Oh, there were plenty of other electeds: County commissioners Jose “Pepe” Diaz and Esteban “Stevie” Bovo, a one-time Hialeah city councilman, along with current council members Lourdes Lozano, Katherine Cue and Pablo “Pablitiquito” Hernandez as well as Congressman Mario Diaz-Balart, State Rep. Manny Diaz Jr., who is running for senate, and former Miami Lakes councilman Frank Mingo, who is running for state rep. Diaz and Mingo are the two with the similar facial landscape.

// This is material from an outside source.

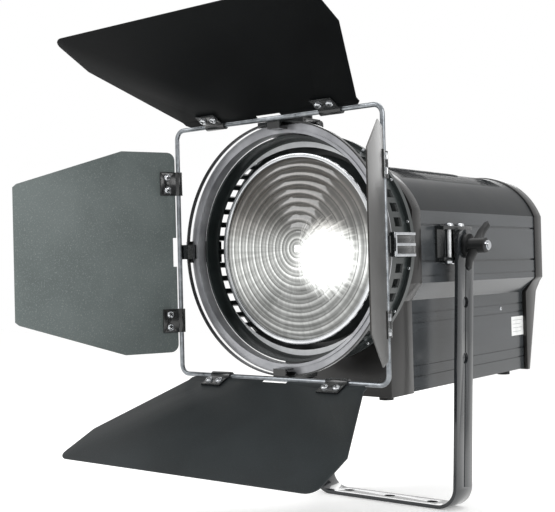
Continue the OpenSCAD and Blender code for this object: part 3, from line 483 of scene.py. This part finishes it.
def skin(bm, rows):
    """Joins equal closed sections into one closed strip."""
    for a, b in zip(rows, rows[1:]):
        for k in range(len(a)):
            bm.faces.new((a[k], a[k - 1], b[k - 1], b[k]))
    bm.faces.new(rows[0])
    bm.faces.new(rows[-1])


def softened(node, width, material):
    """A copy of a CAD piece with its sharp edges eased, as cast, moulded and folded parts have."""
    bm = bmesh.new()
    bm.from_mesh(NODES[node].data)
    bmesh.ops.scale(bm, vec=(1000, 1000, 1000), verts=bm.verts)
    bmesh.ops.remove_doubles(bm, verts=bm.verts, dist=0.002)
    bmesh.ops.dissolve_limit(bm, angle_limit=math.radians(0.6), verts=bm.verts, edges=bm.edges,
                             use_dissolve_boundaries=False)
    sharp = [e for e in bm.edges if e.is_manifold
             and e.calc_face_angle(0) > math.radians(32)]
    bmesh.ops.bevel(bm, geom=sharp, offset=width, offset_type="OFFSET", segments=2,
                    profile=0.5, affect="EDGES", clamp_overlap=True, material=-1)
    bmesh.ops.triangulate(bm, faces=[f for f in bm.faces if len(f.verts) > 4])
    finish_piece(node + "_eased", bm, material, NODES[node]["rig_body"], (node,), PLAIN)


# ---- Lens and its surround ----

def make_lens(f):
    """Ten prism rings: a convex face that leans to the centre, then a steep riser."""
    front, back = LENS_FRONT, LENS_FRONT + LENS_DEPTH
    outline = [(0.001, back), (0.001, front + 1.2)]
    for i in range(1, LENS_STEPS + 1):
        inner, outer = (i - 1) * LENS_PITCH, i * LENS_PITCH - 0.7
        lean = 2.6 * min(1, i / 4)
        for t in (0.0, 0.25, 0.5, 0.75, 1.0):
            y = front + 0.4 + lean * t ** 1.6
            outline.append((inner + (outer - inner) * t + 0.002, y))
        if i < LENS_STEPS:
            outline.append((i * LENS_PITCH - 0.15, front + 0.55))
    outline += [(LENS_RADIUS - 0.8, front + 3.3), (LENS_RADIUS, front + 4.2),
                (LENS_RADIUS, back)]
    bm = bmesh.new()
    turned(bm, outline, 160)
    finish_piece("lens_prisms", bm, f["lens"], "head", ("fresnel_lens",), sharp=25)
    # Bright rolled clamp ring with a rounded lip
    bm = bmesh.new()
    turned(bm, [(97.0, -193.0), (97.0, -194.2), (97.5, -194.8), (98.6, -195.0),
                (101.0, -195.0), (101.7, -194.7), (102.0, -194.0), (102.0, -193.0)], 160)
    finish_piece("lens_clamp_ring", bm, f["spun"], "head", ("lens_ring",))


def make_hood_rivets(f):
    """Rivets round the hood's mounting flange."""
    heads = bmesh.new()
    circle, flange_front, count = 121.5, -163.0, 16
    for i in range(count):
        turn = math.radians(11.25 + 22.5 * i)
        point = Vector((circle * math.sin(turn), flange_front, circle * math.cos(turn)))
        pan_head(heads, point, (0, -1, 0), 1.7, 0.9)
    finish_piece("hood_flange_rivets", heads, f["chrome"], "head")


def make_baffles(f):
    """Crescent sheets above and below the lens: painted highlight, pale sheets placed where a
    bright crescent of light shows inside the hood.
    """
    bm = bmesh.new()
    outer, front, rear, count = 114.4, -189.0, -188.2, 40
    for middle, span in ((0, 45), (180, 54)):
        rows = []
        for i in range(count + 1):
            part = 2 * i / count - 1
            turn = math.radians(middle + span * part)
            inner = outer - 0.3 - 6.0 * (1 - part * part)
            rows.append([bm.verts.new((r * math.sin(turn), y, r * math.cos(turn)))
                         for r, y in ((outer, front), (inner, front), (inner, rear),
                                      (outer, rear))])
        skin(bm, rows)
    finish_piece("hood_baffles", bm, f["baffle"], "head")


def make_clip_bars(f):
    """Painted highlights on the glossy edges of the fixed clips: bright bars, three along each clip
    and one across its front.
    """
    bm = bmesh.new()
    for turn in (90, 180, 270):
        place = Matrix.Rotation(math.radians(turn), 4, "Y")
        for across in (-10.5, 0, 10.5):
            eased_block(bm, (across - 1.3, -216.6, 137.5), (across + 1.3, -180, 138.4), 0.3, 2,
                        place)
        eased_block(bm, (-11.8, -217.2, 135.8), (11.8, -214.6, 138.2), 0.4, 2, place)
    finish_piece("clip_edge_highlights", bm, f["chrome"], "head")


# ---- Screws on the barn doors ----

# Turn about the beam and opening at rest of each leaf, in degrees
HINGE = {"top": (0, 28), "right": (90, 28), "bottom": (180, 24), "left": (270, 24)}


def hinge_place(side):
    """Axes on a leaf's hinge: X along it, -Y out along the leaf, Z away from the beam."""
    turn, opened = HINGE[side]
    return (HEAD @ Matrix.Rotation(math.radians(turn), 4, "Y")
            @ Matrix.Translation((0, HINGE_Y, HINGE_Z))
            @ Matrix.Rotation(math.radians(-opened), 4, "X"))


def make_leaf_screws(f):
    """Screws through each hinge clamp, with their nuts outside."""
    along, half_stack, radius, height = -14, 2.2, 4.0, 2.6
    for side in HINGE:
        heads, crosses = bmesh.new(), bmesh.new()
        for x in (-83, -69, 69, 83):
            inner, outer = Vector((x, along, -half_stack)), Vector((x, along, half_stack))
            pan_head(heads, inner, (0, 0, -1), radius, height)
            pan_head(heads, outer, (0, 0, 1), radius, 2.4, sides=6, domed=False)
            cross_mark(crosses, inner, (0, 0, -1), radius, height, 0.2 + 0.013 * x)
        place = hinge_place(side)
        finish_piece(f"leaf_screws_{side}", heads, f["chrome"], f"door_{side}",
                     (f"screws_{side}",), place)
        finish_piece(f"leaf_screw_crosses_{side}", crosses, f["recess"], f"door_{side}",
                     (), place)


def make_bracket_screws(f):
    """The vertical screws of the tilt brackets: heads above, nuts below, shanks between."""
    heads, crosses, shanks = bmesh.new(), bmesh.new(), bmesh.new()
    top, bottom, radius, height = BRACKET_TOP, BRACKET_BOTTOM, 5.2, 3.5
    for side in (-1, 1):
        for y in (-18, 8):
            x = side * BRACKET_SCREW_X
            pan_head(heads, (x, y, top), (0, 0, 1), radius, height)
            pan_head(heads, (x, y, bottom), (0, 0, -1), radius, height, sides=6, domed=False)
            cross_mark(crosses, (x, y, top), (0, 0, 1), radius, height, 0.4 + y * 0.05)
            shank = bmesh.ops.create_cone(shanks, cap_ends=True, segments=20, radius1=2.45,
                                          radius2=2.45, depth=top - bottom)["verts"]
            middle = Matrix.Translation((x, y, (top + bottom) / 2))
            bmesh.ops.transform(shanks, matrix=middle, verts=shank)
    finish_piece("bracket_screw_heads", heads, f["chrome"], "head", ("bracket_screws",))
    finish_piece("bracket_screw_crosses", crosses, f["recess"], "head")
    finish_piece("bracket_screw_shanks", shanks, f["white_zinc"], "head")


# ---- Housing trim ----

def make_housing_screws(f):
    """Screws through the side panels, the tray and the rear panel."""
    heads, crosses = bmesh.new(), bmesh.new()
    spots = []
    for side in (-1, 1):
        spots.append(((side * SKIRT_HALF, 149.5, -79.5), (side, 0, 0), 2.6))
        for y in (-60, 40, 140, 200):
            spots.append(((side * 46, y, BODY_BOTTOM), (0, 0, -1), 2.4))
        for z in (60, -60, -140):
            x = side * (52 if z > 0 else 60)
            spots.append(((x, PANEL_FACE, z), (0, 1, 0), 2.6))
    for point, normal, radius in spots:
        pan_head(heads, point, normal, radius, 1.2)
        cross_mark(crosses, point, normal, radius, 1.2, 0.5)
    finish_piece("housing_screws", heads, f["chrome"], "head")
    finish_piece("housing_screw_crosses", crosses, f["recess"], "head")


def make_label(f):
    """A blank label with a few plain rules on the right side panel."""
    bm = bmesh.new()
    eased_block(bm, (SKIRT_HALF, 180, -117), (67.75, 218, -92), 0.1, 1)
    finish_piece("plain_label", bm, f["label"], "head")
    bm = bmesh.new()
    for i in range(4):
        eased_block(bm, (67.72, 184, -97 - 5 * i), (67.78, 212 - 5 * (i % 2), -96.4 - 5 * i), 0)
    finish_piece("label_rules", bm, f["print"], "head")


def make_louvres(f):
    """Low louvres across the crown of the arch."""
    bm = bmesh.new()
    first, pitch, louvres, half_turn, count = -56, 5.5, 32, 19, 12
    low, high = ARCH_RADIUS - 0.3, ARCH_RADIUS + 1.3
    for i in range(louvres):
        y = first + pitch * i
        rows = []
        for k in range(count + 1):
            turn = math.radians(half_turn * (2 * k / count - 1))
            rows.append([bm.verts.new((r * math.sin(turn), y + dy,
                                       ARCH_CENTRE + r * math.cos(turn)))
                         for r, dy in ((low, 0), (high, 0.5), (high, 2.0), (low, 2.5))])
        skin(bm, rows)
    finish_piece("cover_louvres", bm, f["cover_coat"], "head")


# ---- Rear panel ----

def make_rear_details(f):
    """Display bars, inlet blades, socket pins and the marks on the buttons."""
    bm = bmesh.new()
    for row, z in enumerate((41, 34, 27)):
        for i in range(6 - 2 * row):
            eased_block(bm, (-49 + 8 * i, 214.55, z - 1.2), (-43.5 + 8 * i, 214.7, z + 1.2), 0)
    finish_piece("display_bars", bm, f["glow"], "head")
    bm = bmesh.new()
    for x, z in ((-38, -111), (-45, -118), (-31, -118)):
        eased_block(bm, (x - 1.1, 201, z - 2.4), (x + 1.1, 212, z + 2.4), 0.4, 2)
    finish_piece("inlet_blades", bm, f["nickel"], "head")
    bm = bmesh.new()
    for x in (6, 40):
        for i in range(5):
            turn = math.radians(90 + 60 * (i - 2))
            point = (x + 5.5 * math.cos(turn), 203, -115 - 5.5 * math.sin(turn))
            pan_head(bm, point, (0, 1, 0), 0.9, 7, 12)
        for dx, dz in ((-10.3, 12.8), (10.3, -12.8)):
            pan_head(bm, (x + dx, 217, -115 + dz), (0, 1, 0), 1.9, 0.8)
    finish_piece("socket_pins", bm, f["nickel"], "head")
    # Raised arrows and a bar on the button caps
    for node, kind in (("menu", 0), ("up", 1), ("down", 2), ("enter", 3)):
        bm = bmesh.new()
        x, face = BUTTON_FIRST + BUTTON_PITCH * kind, 217.4
        if kind in (1, 2):
            made = bmesh.ops.create_cone(bm, cap_ends=True, segments=3, radius1=2.2,
                                         radius2=2.2, depth=0.3)["verts"]
            turn = Matrix.Rotation(math.radians(90 if kind == 1 else -90), 4, "Z")
            bmesh.ops.transform(bm, matrix=facing((x, face + 0.2, BUTTON_Z), (0, 1, 0)) @ turn,
                                verts=made)
        elif kind == 0:
            for dz in (-1.5, 0, 1.5):
                z = BUTTON_Z + dz
                eased_block(bm, (x - 2, face, z - 0.3), (x + 2, face + 0.3, z + 0.3), 0)
        else:
            pan_head(bm, (x, face, BUTTON_Z), (0, 1, 0), 1.6, 0.3, 16)
        finish_piece(f"button_mark_{node}", bm, f["label"], f"{node}_button")


# ---- Finishes on the CAD pieces that show as they are ----

PLAIN_NODES = {
    "panel_coat": ["side_panel_right", "side_panel_left", "bottom_plate"],
    "cover_coat": ["arch_cover"],
    "heat_paint": ["front_cone", "hood", "lens_holder", "rear_panel", "front_bulkhead"],
    "silver_paint": ["door_ring"], "zinc_wire": ["wire_frame"],
    "chrome": ["knob_stud_right", "knob_stud_left"],
    "lacquer": ["ring_band", "latch_base", "top_latch"],
    "rubber": ["rubber_feet"], "fibre": ["friction_washers"],
    "bowl": ["reflector"],
    "aluminium": ["carriage_plate", "heat_sink"], "case": ["driver_box"],
    "ground_steel": ["guide_rods", "lead_screw"], "board": ["control_board"],
    "abs": ["fan_frame", "fan_rotor", "power_inlet", "button_menu", "button_up", "button_down",
            "button_enter"],
    "nickel": ["data_sockets"], "rocker": ["power_switch"], "phosphor": ["led_module"],
    "window": ["display_window"], "nylon": ["zoom_knob"],
}

EASED_NODES = {
    "yoke": ("yoke_coat", 0.6), "front_bezel": ("enamel", 0.7), "rear_bezel": ("enamel", 0.7),
    "tilt_bracket_right": ("lacquer", 0.4), "tilt_bracket_left": ("lacquer", 0.4),
    "knob_right": ("nylon", 1.2), "knob_left": ("nylon", 1.2),
    "accessory_clips": ("lacquer", 0.35),
    "leaf_top": ("leaf_coat", 0.25), "leaf_bottom": ("lit_leaf_coat", 0.25),
    "leaf_left": ("sheen_leaf_coat", 0.25), "leaf_right": ("toned_leaf_coat", 0.25),
    "clamps_top": ("lacquer", 0.3), "clamps_bottom": ("lacquer", 0.3),
    "clamps_left": ("lacquer", 0.3), "clamps_right": ("lacquer", 0.3),
}


# Nodes that drawn pieces stand in for
REPLACED_NODES = {
    "fresnel_lens": "lens", "lens_ring": "spun", "bracket_screws": "chrome",
    "screws_top": "chrome", "screws_bottom": "chrome", "screws_left": "chrome",
    "screws_right": "chrome",
}


def coat(node, material):
    materials = NODES[node].data.materials
    materials.clear()
    materials.append(material)


def dress(f):
    """Gives every CAD node its finish, and the eased ones their softened copies."""
    for finish, nodes in PLAIN_NODES.items():
        for node in nodes:
            coat(node, f[finish])
    for node, (finish, width) in EASED_NODES.items():
        softened(node, width, f[finish])
        coat(node, f[finish])
    for node, finish in REPLACED_NODES.items():
        coat(node, f[finish])


make_camera()
floor = make_studio()
finishes = make_finishes()
floor.data.materials.append(finishes["floor"])
dress(finishes)
make_lens(finishes)
make_hood_rivets(finishes)
make_baffles(finishes)
make_clip_bars(finishes)
make_leaf_screws(finishes)
make_bracket_screws(finishes)
make_housing_screws(finishes)
make_label(finishes)
make_louvres(finishes)
make_rear_details(finishes)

The event started at 3 p.m. On a Friday. In Hialeah. On 12th Avenue in Hialeah. Knowing Miami-Dade’s traffic and the trouble one can have finding a space in Chico’s parking lot, Gimenez must have left County Hall by 2 p.m. at the latest.
Mayoral mouthpiece Myriam Marquez said it wasn’t on his daily calendar because it was not an official county event.
“Our communications office does not handle political campaign events or scheduling,” Marquez replied when asked why the event was not on the mayor’s official calendar. “He handles personal outings — that do not have public duties involving the county — independently.”
Too bad he has to do it on our dime and can’t do it on his own time independently.